Extract each line bearing the word "parts".

------ RAW DATA

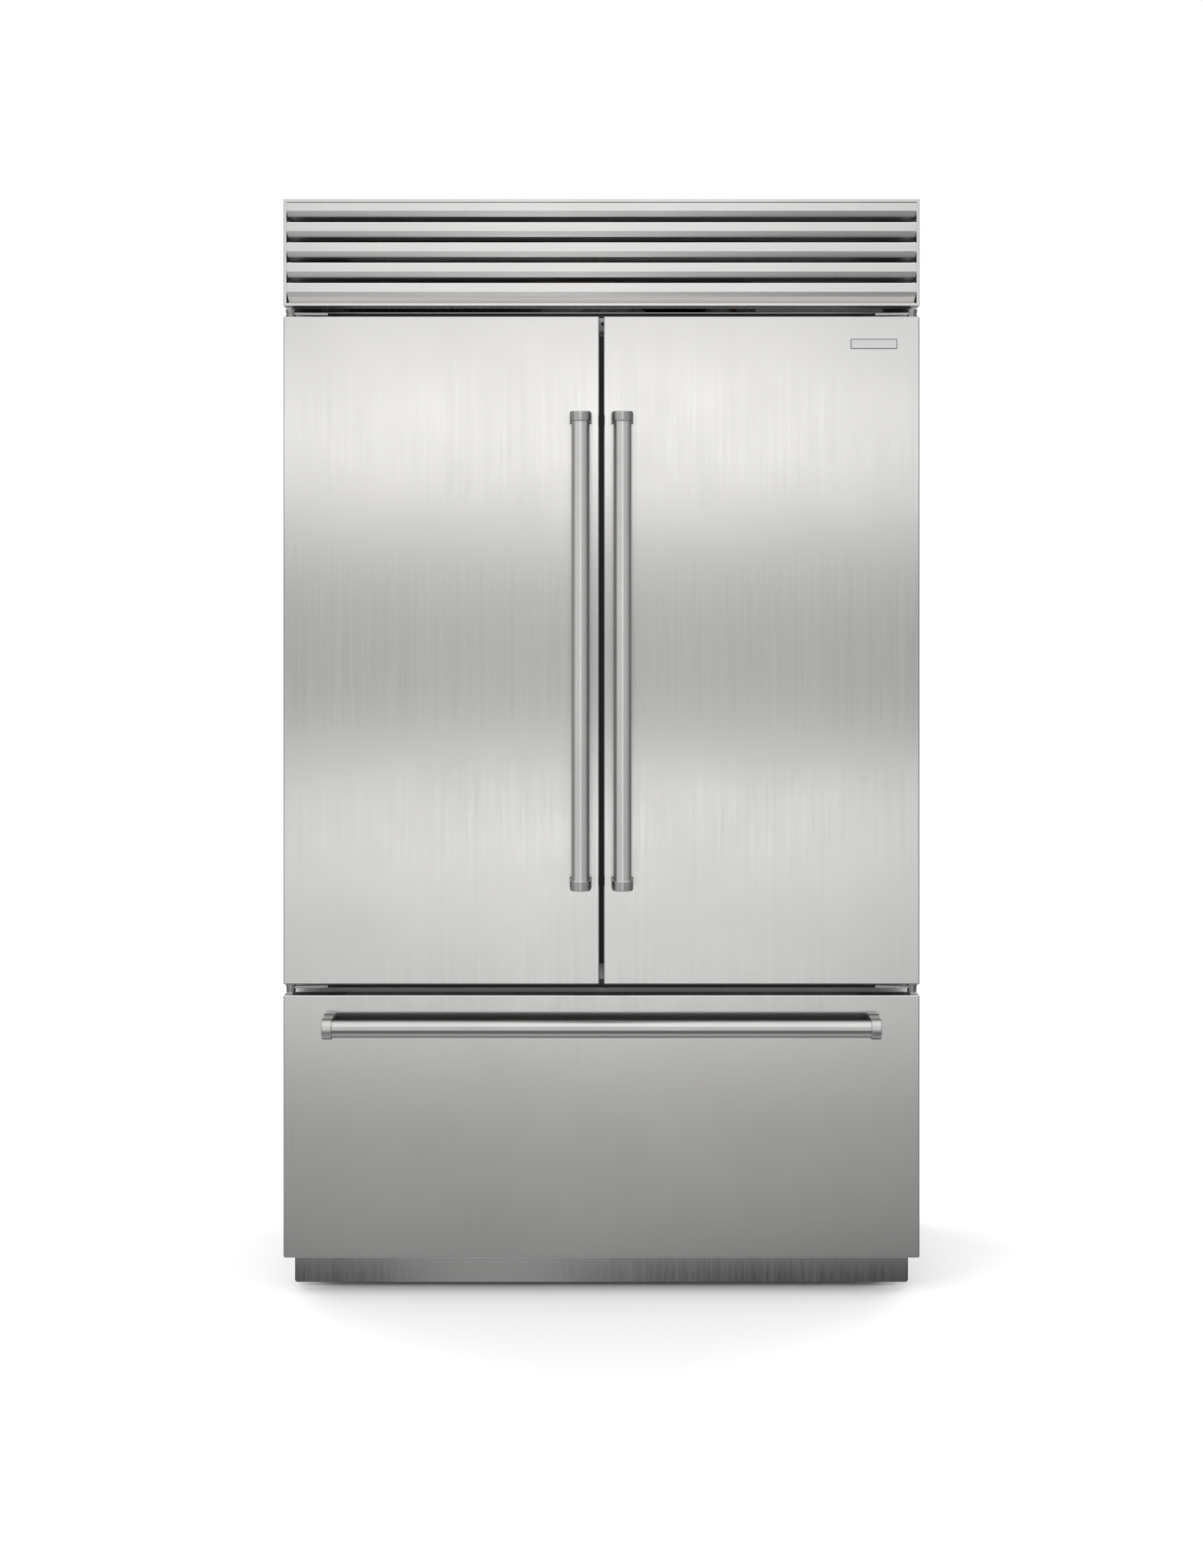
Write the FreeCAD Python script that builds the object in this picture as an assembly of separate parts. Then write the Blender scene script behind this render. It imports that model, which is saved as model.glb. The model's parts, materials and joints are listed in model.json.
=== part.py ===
import FreeCAD, Part
import math
import os

# Built-in french door refrigerator: two doors over one freezer drawer, a louvred grille over the
# machine compartment on top, and a recessed kickplate. Millimetres, +Z up, front faces -Y, +X right.
# The origin is the centre of the bottom of the bounding box. One file per piece goes into parts/.

Vec = FreeCAD.Vector

# ---- overall ---------------------------------------------------------------------------------
overall_width = 1219.0
overall_height = 2105.0
cabinet_depth = 610.0          # door face to cabinet back
handle_projection = 66.0       # door face to handle front

# ---- front, from the floor up ----------------------------------------------------------------
kick_height = 75.0
drawer_height = 503.5
door_drawer_gap = 20.3
door_grille_gap = 19.6
grille_height = 205.5
door_gap = 8.5                 # between the two doors

# ---- door and drawer fronts ------------------------------------------------------------------
skin_thickness = 1.2
skin_bend = 2.5                # outside bend radius of the skin
pan_depth = 40.0               # full-width steel pan
inner_depth = 32.0             # narrower foamed part behind the pan
inner_inset_side = 15.0
inner_inset_end = 12.0
inner_inset_free = 10.0        # at the edge beside the door gap
gasket_depth = 12.0
gasket_width = 14.0
gasket_clearance = 0.4         # gasket to cabinet face
bond_clearance = 0.1           # pieces that are glued or pressed together

# ---- cabinet ---------------------------------------------------------------------------------
cabinet_inset = 6.0            # cabinet side inboard of the door side
panel_thickness = 1.2
side_wall = 50.0
back_wall = 60.0
floor_wall = 50.0
ceiling_drop = 30.0            # door top to the compartment ceiling
divider_half = 38.0            # half the wall between the two compartments
base_drop = 5.0                # cabinet bottom below the drawer's bottom edge
deck_drop = 2.0                # machine deck below the grille's bottom edge

# ---- hinges ----------------------------------------------------------------------------------
hinge_inset = 13.0             # axis to door side
hinge_setback = 14.0           # axis to door face
hinge_pin_radius = 5.0
hinge_disc_radius = 10.0
hinge_arm_thickness = 4.2
hinge_collar = 3.2
hinge_arm_reach = 70.0
pin_depth = 26.0               # pin inside the door
running_clearance = 0.05       # radial, pin or shaft in its bore
moving_clearance = 0.6         # faces that pass each other

# ---- handles ---------------------------------------------------------------------------------
handle_bar_radius = 16.7
bracket_radius = 19.6
bracket_length = 19.0
bracket_round = 1.8
bracket_socket = 14.0
foot_flare = 1.4
foot_thickness = 2.0
handle_end_margin = 186.0      # door end to handle end
door_handle_inset = 35.7       # door's free edge to the bar's centre
drawer_handle_margin = 79.5    # drawer side to handle end
drawer_handle_drop = 56.5      # drawer top to the bar's centre

# ---- grille ----------------------------------------------------------------------------------
grille_frame_width = 5.6
grille_depth = 40.0
grille_bend = 1.2
louvre_count = 5
louvre_lip = 17.0
louvre_fall = 19.6
louvre_run = 14.0
louvre_sheet = 1.2
louvre_setback = 1.0
louvre_bevel = 1.8             # height of the lip's sloped top edge
louvre_taper = 4.0             # how far each blade end slants in at the rear
grille_axis_setback = 56.0     # pivot behind the door face
grille_axis_drop = 16.0        # pivot below the top
grille_pin_radius = 4.0
grille_lug_radius = 9.0
grille_lug_width = 14.0
grille_side_gap = 12.0         # frame's rear edge to the side panel behind it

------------

# SOLUTION TO THE PROBLEM
Write the FreeCAD Python script that builds the object in this picture as an assembly of separate parts. Then write the Blender scene script behind this render. It imports that model, which is saved as model.glb. The model's parts, materials and joints are listed in model.json.
# The origin is the centre of the bottom of the bounding box. One file per piece goes into parts/.